Rising Trot

The trot is a two beat movement with the legs moving in diagonal pairs with a moment of suspension between each pair of legs touching the ground. The trot therefore has four phases:

  • Diagonal pair of legs on the ground, other pair in the air.
  • Moment of suspension – all four feet off the ground.
  • The opposite diagonal pair of legs now on the ground, other pair in the air.
  • Moment of suspension – all four feet off the ground.

Whilst most people can rise to a trot, you might be surprised by how many riders make trotting more difficult for themselves by working against gravity! Our own centre of gravity exerts a powerful influence on the horse and where we place our body can control our horse’s tempo.

Initially we need to be able to follow our horse’s natural movement without blocking him or causing him to hollow his back, once we can do this we can use our upper body posture for different transitions within the gait.  To do this we need to be sure our balance is the best it can be.

To do this we first need to consider our stirrups – they are there to carry the weight of our legs and give us some support, BUT not for us to push on. If you push on your stirrups to help you rise, your lower leg will shoot forward. If your feet are too far forward you will need to pull on the reins to rise and you will ‘thunk’ on the sitting phase of the rising trot as you will be working against the force of gravity. For gravity to work you need your stirrups directly below your hips. Try to imagine that your legs are so long that your feet rest on the ground, then you need to let your weight drop down through your body, and on through your legs towards the ground (not forwards). This way your lower leg will fall straight downwards.

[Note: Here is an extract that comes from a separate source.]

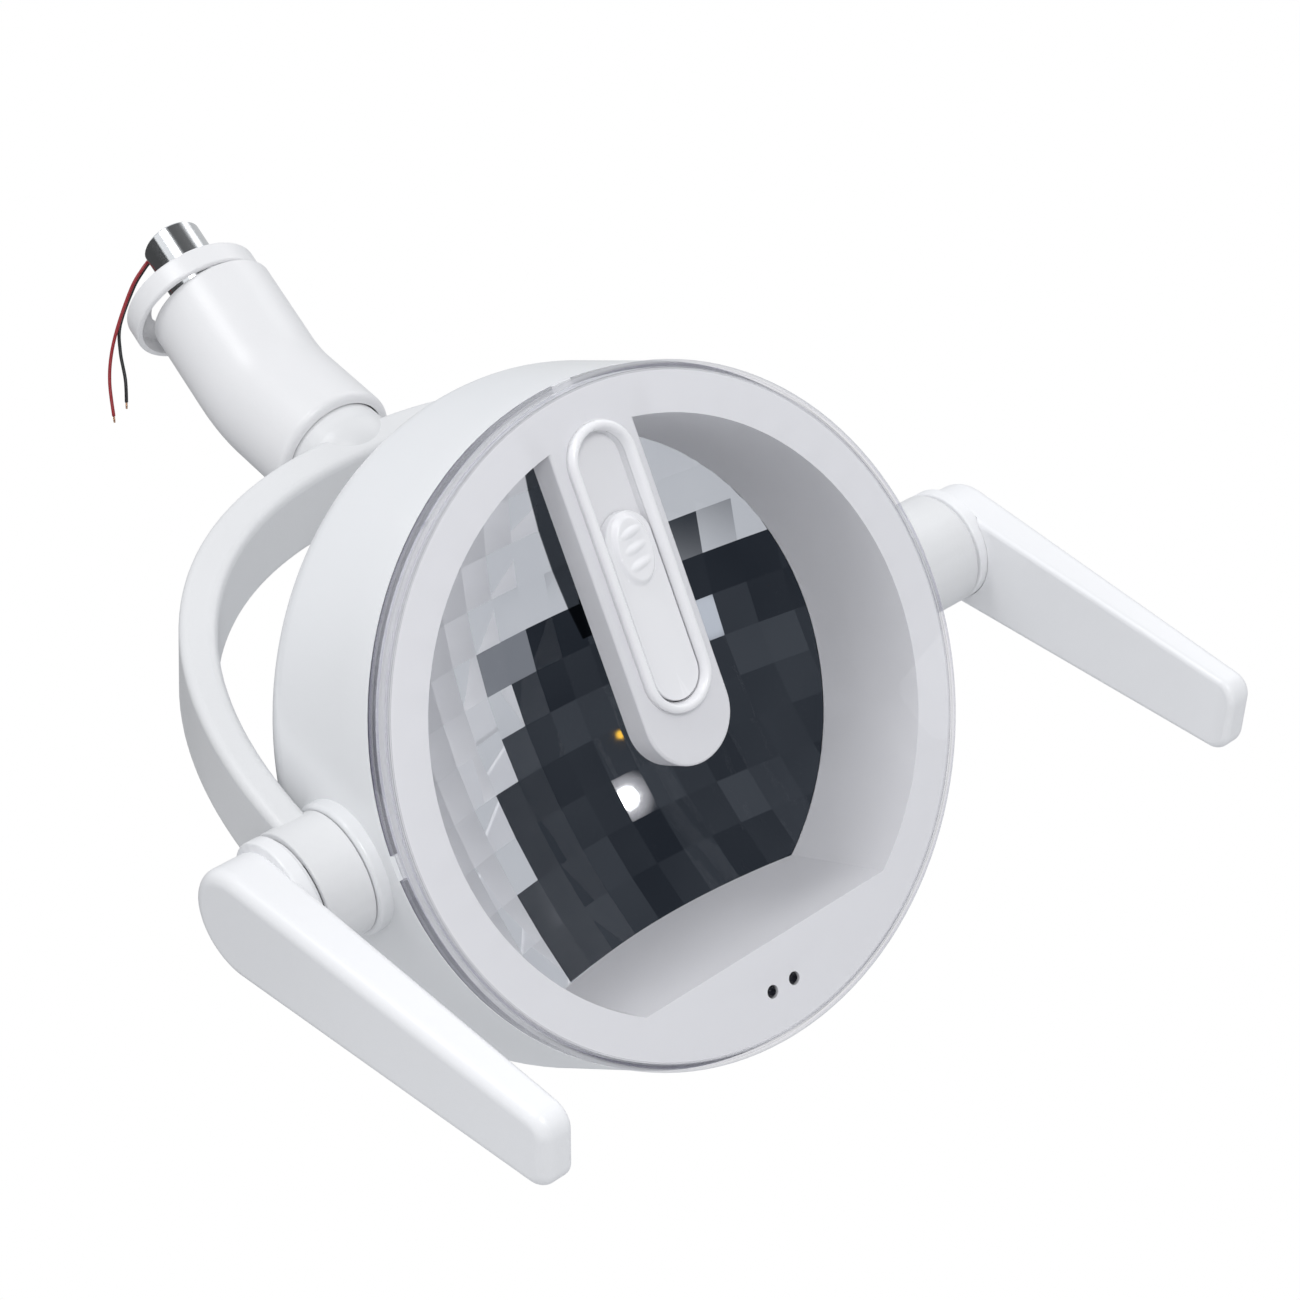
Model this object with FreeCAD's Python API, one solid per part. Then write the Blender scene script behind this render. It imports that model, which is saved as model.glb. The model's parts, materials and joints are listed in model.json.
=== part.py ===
import FreeCAD, Part
import math
import os
from FreeCAD import Placement, Rotation, Vector

# Dental operating light. Row frame: +Z runs up the mounting pin, +X is the head's tilt axis (the
# viewer's right when facing the lamp), and -Y is the side the lamp faces. The origin is on the pin's
# axis, level with the top face of the collar ring. All lengths are in mm.

# ---- frames -------------------------------------------------------------------------------------
ELBOW_DROP = 51.0            # collar top face down to the neck's elbow, along the pin
NECK_BEND = 17.0             # degrees between the pin and the yoke's swivel axis
TRUNNION_DROP = 195.7        # elbow to tilt axis, along the yoke's swivel axis
HEAD_TILT_REST = 34.0        # degrees the lamp looks below the horizontal at rest
TILT_AXIS_DEPTH = 34.0       # tilt axis behind the front rim plane
YOKE_SWIVEL_REST = -14.8     # degrees the yoke is turned on the neck at rest

# ---- mounting pin and collar --------------------------------------------------------------------
PIN_R = 11.0                 # free end
PIN_JOURNAL_R = 10.8         # length that turns in the neck
PIN_BORE_R = 6.5
PIN_FREE = 22.0              # pin standing out of the collar
PIN_STEP_Z = -8.4
PIN_BELOW = 40.0             # pin inside the neck
RUN_GAP = 0.05               # radial clearance of every running fit
COLLAR_R = 25.8
COLLAR_H = 8.5
COLLAR_TOP_T = 2.4
COLLAR_SKIRT_R = 23.8
COLLAR_HOLE_R = 17.0
COLLAR_SIDE = (-3.3, 2.3)    # the loose ring rests off the pin's axis
CLIP_T = 1.1
LEAD_R = 0.65
LEAD_SPACING = Vector(1.35, 0.75, 0.3)   # black lead beside the red one
LEAD_WAY_DEG = 108.4         # direction in which the leads leave the pin's rim

# ---- neck ---------------------------------------------------------------------------------------
NECK_R = 23.4
NECK_WALL = 2.8
NECK_BEND_R = 60.0
NECK_TOP_Z = -8.6
NECK_LOWER = 39.7            # elbow to the lower mouth
CORE_R = NECK_R - NECK_WALL - 0.1
BUSH_R = 13.0
CAVITY_R = 15.6
PIN_SHOULDER_Z = -36.1

# ---- yoke ---------------------------------------------------------------------------------------
YOKE_OUT_X = 127.6
YOKE_OUT_U = 149.6
YOKE_IN_X = 117.0
YOKE_IN_U = 136.0
YOKE_POWER = 0.86            # exponent of the band's superellipse
YOKE_HALF_DEPTH = 15.6
RING_R = 20.0
RING_IN_X = 115.4
RING_FACE_LEFT = 131.0
RING_FACE_RIGHT = 142.0
RING_BORE_R = 10.0
NUT_POCKET_R = 14.0
NUT_POCKET_DEPTH = 6.0
HUB_R = 19.4
HUB_TOP_U = 158.5
HUB_SHAFT_R = 9.0
HUB_SHAFT_BORE_R = 5.5
CHANNEL_W = 6.0
CHANNEL_FLOOR = 3.6
CHANNEL_END_DEG = 12.0       # the channel stops this far short of each ring, on the superellipse
YOKE_COVER_T = 2.5
CABLE_R = 1.7
THIN_CABLE_R = 1.5
LED_CABLE_R = 1.2

# ---- head ---------------------------------------------------------------------------------------
RIM_R = 110.0                # outside of the clear cover
COVER_T = 1.2
COVER_SKIRT_T = 2.2
COVER_SKIRT_D = 7.8
FASCIA_Y = 1.3
FASCIA_T = 3.6
SHELL_T = 2.6
SHELL_FRONT_Y = 7.9          # just behind the clear cover's skirt
SHELL_FRONT_R = 110.2
SHELL_BACK_R = 115.3
SHELL_SHOULDER_Y = 60.0
SHELL_BACK_Y = 90.0
SHELL_SHOULDER_R = 14.0
BACK_OPENING_R = 44.0
RABBET_R = 107.4             # step that the fascia and the clear cover sit on
SHELL_MOUTH_R = 104.8
FASCIA_SKIRT_R = 104.6
FASCIA_SCREW_Y = 6.6
OPENING_R = 93.7             # lamp mouth, at the fascia
OPENING_CHORD = 78.2         # straight lower edge of the mouth, below the centre
OPENING_DEPTH = 62.0
OPENING_R_DEEP = 90.6
OPENING_CHORD_DEEP = 74.4
MOUTH_WALL = 2.2
MIRROR_VERTEX_Y = 79.0
MIRROR_FOCUS = 67.0
MIRROR_T = 1.5
BOSS_R = 21.6
BOSS_FACE_X = 115.0
SENSOR_Z = 93.4
SENSOR_X = 4.7
SENSOR_R = 2.05

# ---- bar across the mouth, and the filter slider ------------------------------------------------
BAR_HALF = 16.7
BAR_TIP_Z = -15.7
BAR_DEPTH = 12.0
FRAME_HALF = 12.6
FRAME_LOW_Z = 1.8
FRAME_HIGH_Z = 96.4
FRAME_LIP = 3.4
FRAME_PROUD = 2.2
PLATE_HALF = 9.0
PLATE_LOW_Z = 5.4
PLATE_HIGH_Z = 67.6
SLIDE_TRAVEL = 22.0
STEM_LOW_Z = 15.0            # stem that joins the plate to the filter carrier
STEM_HIGH_Z = 23.0
STEM_HALF = 1.6
CARRIER_Y = 13.4
CARRIER_T = 1.0
GRIP_LOW_Z = 43.0
GRIP_HIGH_Z = 67.0
GRIP_HALF = 7.6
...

The next thing to be aware of is not to block your horse with your knees. You want your knee to be softly in contact with your horse’s side but not frantically gripping. If you grip with your knees your lower leg will be pushed out and your thigh and hips will become stiff.

Next you need to allow the movement of the horse’s back to push you out of the saddle. Take a slight forward tilt, both in the sit and the rise phase and incline from the hips and not the waist. With every rise allow your pelvis to come forward and up as if you were being pulled forward by your belt buckle.  Keep your ankles and knees soft. Stay trotting and think about your breathing, breathe in using your diaphragm and not just your upper chest. Relax into the movement and  feel your horse’s rhythm.

His energy should come from behind. Feel for his hind legs just as you did at a walk. You cannot ask your horse to change his way of going until you are in tune with his natural rhythm. Listen to his footfall and become aware of his hind legs. Feel the push of his inside hind leg thrust your bottom up. Check that your weight on your stirrups is the same whether you are rising or sitting, so that you touch down into your saddle as lightly as possible. Be aware of your joints opening and closing as you rise. Your knees and hips both need to move freely.

Allow your elbows to open and close so that your hands stay still in relation to your horse’s head and do not move up and down as you rise. It might help to rest your little fingers just in front of the saddle on either side of the base of your horse’s neck. Then try to feel if your weight is equally distributed on both feet and on the inside and outside ball of each foot. Are you toes clenched? Tightness in any part of your body will cause blockages and create tension and blockages in your horse. Try wriggling your toes and make sure they are relaxed. Check that your jaw is relaxed. Tension anywhere causes blockages.

If you still find you are behind the motion of your horse or sitting down heavily because you are having difficulty keeping your legs under you then try the following standing exercise:

It is best to start off with a helper to hold and lead your horse. With your horse at a halt, stand straight up in your stirrups, but keep your knees bent. Bring your pelvis forward, over and in front of your pommel. Allow gravity to drop your heels down (but do not force them down as this will push your legs forward), keep your knees softly bent so that your feet stay underneath you and the inside of your thighs support you. The pressure between your lowered heels (your ankles must stay relaxed) and your supported thighs will make you stable. As a result you will be able to open your hips and keep your torso upright. Once you feel confident at a halt you can try this exercise at a walk, and then at a trot. Every time you inadvertently sit down, it’s feedback! Don’t get frustrated, try and analyse what went wrong, come back to halt and start all over again. It is the feedback that will tell you that something has gone wrong with your lower leg! Most likely it is that your lower leg has gone too far forward, or you have straightened your knees!

Once you are comfortable and confident standing at a trot come back to rising trot and feel his rhythm again. When you can really feel his inside hind leg come forward you can start to influence a change of pace within the gait. To help him lengthen his stride, try softly using your inside leg to ask your horse to bring his inside hind further underneath himself and make the thrust of your rise more positive – not necessarily higher – from the front of your lower spine past your belt buckle. To shorten the stride reduce your thrust, engage your psoas muscles and let your upper body come more vertical on the sit phase.